That said, you can set up resource calendars so that each resource is only available for 6 hours per week and Project will plan the tasks around that availability. This will give you your basic plan.

You will also need to reset Levelling to "Look for over-allocations: Weekly".

Then, if Resource A also completes Task Alpha on a particular day over and above their 6 hour allocation then simply assign that task to Resource A, set it to "Must start on" the day it was done, then mark it as complete. This will force an over-allocation against Resource A, but more importantly the "Resource Usage" view will show the total hours spent by that resource on that day. It will not calculate overtime hours for you, it will only show the total hours spent including the 6 they were meant to work- so you will have to subtract 6 hours from any day showing over-allocated to determine the overtime spent on that day.

There are potential issues with this approach in that you want to give people a pool of 6 hours per week, but Project will want to set an availability per day. So someone could exceed their daily allocation but still not exceed 6 hours per week. Without actually trying it myself I am not sure how this would pan out, you will need to experiment.

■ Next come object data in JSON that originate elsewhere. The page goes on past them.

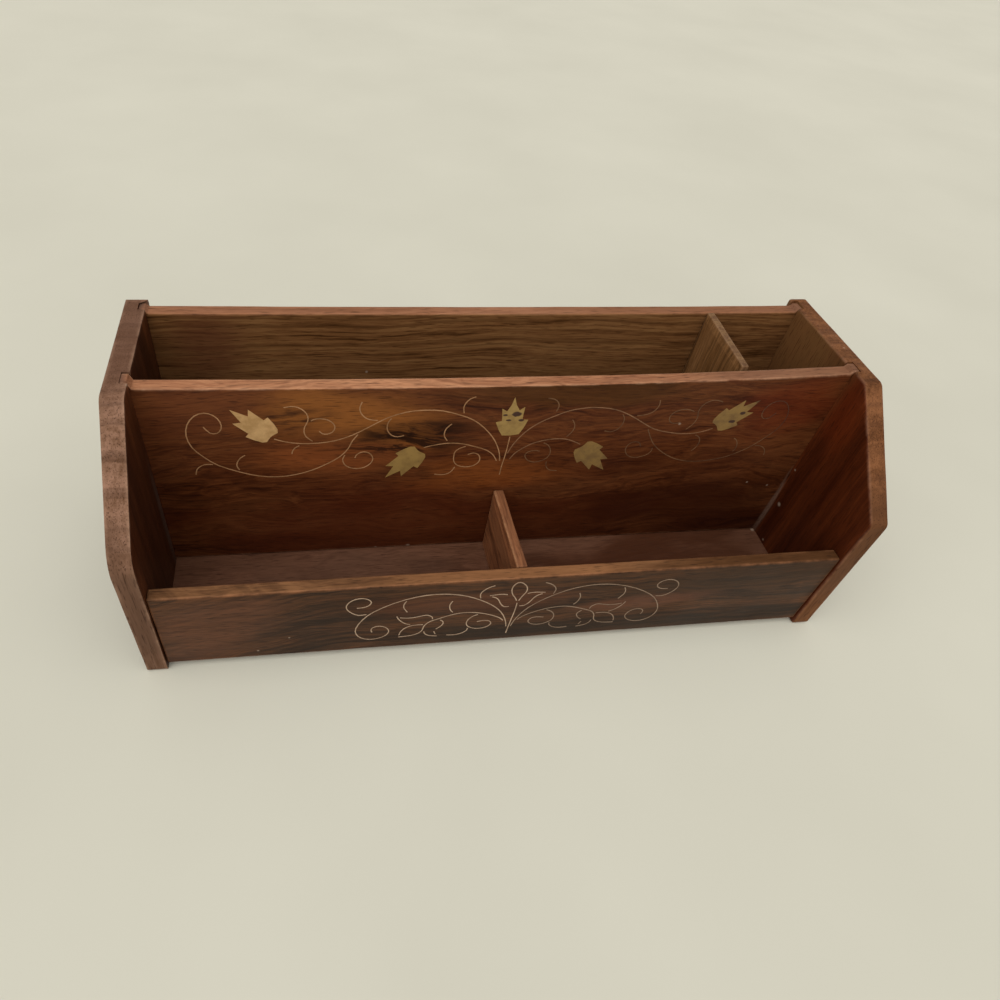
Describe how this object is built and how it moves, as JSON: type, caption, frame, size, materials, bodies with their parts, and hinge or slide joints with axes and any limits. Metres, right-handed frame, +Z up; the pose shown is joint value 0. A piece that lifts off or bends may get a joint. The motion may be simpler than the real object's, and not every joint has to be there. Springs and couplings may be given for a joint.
{
  "type": "desk organizer",
  "caption": "Open wooden desk organizer: a divided tray in front, a letter slot and a pen slot behind, side panels as feet, and brass scroll inlay on two boards.",
  "frame": {"origin": "middle of the footprint, on the ground", "axes": "+X to the right along the width, +Y to the back, +Z up"},
  "size_m": [0.305, 0.1086, 0.1105],
  "materials": {
    "rosewood": "worn satin varnish over reddish brown wood with dark streaks",
    "brass": "dull and lightly tarnished, hammered flush and rubbed down with the board",
    "steel": "plain drawn wire"
  },
  "bodies": {
    "root": {"left_side": "rosewood", "right_side": "rosewood", "back_panel": "rosewood", "middle_panel": "rosewood", "front_panel": "rosewood", "bottom_board": "rosewood", "front_divider": "rosewood", "rear_divider": "rosewood", "left_pins": "steel", "right_pins": "steel", "vine_stem": "brass", "vine_flower": "brass", "left_main_vine": "brass", "right_main_vine": "brass", "left_sweep_vine": "brass", "right_sweep_vine": "brass", "left_branch_vine": "brass", "right_branch_vine": "brass", "left_outer_leaf": "brass", "right_outer_leaf": "brass", "left_inner_leaf": "brass", "right_inner_leaf": "brass", "left_tendrils": "brass", "right_tendrils": "brass", "front_stem": "brass", "front_flower": "brass", "front_left_vine": "brass", "front_right_vine": "brass", "front_left_branch": "brass", "front_right_branch": "brass", "front_left_buds": "brass", "front_right_buds": "brass", "front_left_tendrils": "brass", "front_right_tendrils": "brass"}
  },
  "joints": []
}
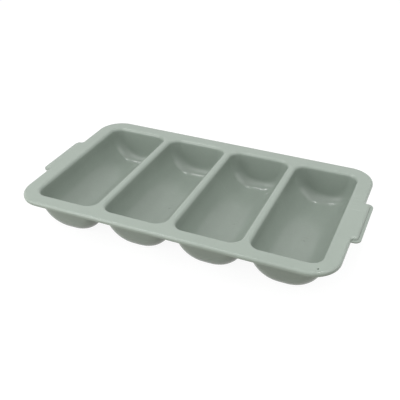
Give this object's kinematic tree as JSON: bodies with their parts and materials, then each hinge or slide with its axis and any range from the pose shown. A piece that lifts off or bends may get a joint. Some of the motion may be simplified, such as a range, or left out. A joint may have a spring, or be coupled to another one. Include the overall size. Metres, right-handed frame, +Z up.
{
  "type": "cutlery bin",
  "caption": "Shallow moulded tray for cutlery: a flat rim, U-section compartments side by side, and a carrying tab at each end.",
  "frame": {"origin": "on the floor plane under the middle of the tray", "axes": "+X along the length towards the right tab, +Y across the width away from the viewer of the picture, +Z up"},
  "size_m": [0.53, 0.292, 0.062],
  "materials": {
    "grey_polyethylene": "satin, fine moulded grain"
  },
  "bodies": {
    "root": {"rim_deck": "grey_polyethylene", "divider_1": "grey_polyethylene", "divider_2": "grey_polyethylene", "divider_3": "grey_polyethylene", "skirt_front": "grey_polyethylene", "skirt_back": "grey_polyethylene", "handle_left": "grey_polyethylene", "handle_right": "grey_polyethylene", "handle_lip_left": "grey_polyethylene", "handle_lip_right": "grey_polyethylene", "trough_1": "grey_polyethylene", "trough_2": "grey_polyethylene", "trough_3": "grey_polyethylene", "trough_4": "grey_polyethylene"}
  },
  "joints": []
}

But even if you get it working I predict you will very quickly tire of doing this for such fine-grained tasks and it will become a maintenance drudge. This is because Project was not designed for time tracking. You would be better off investing in a time-tracking tool that integrates with Project, so that personnel can declare their time spent on tasks. Unfortunately I am not able to recommend such a tool, you will need to do some online research (and note that requests for toolset recommendations are off-topic for this site, but will be on-topic for the Software Recommendation SE site)

Good luck!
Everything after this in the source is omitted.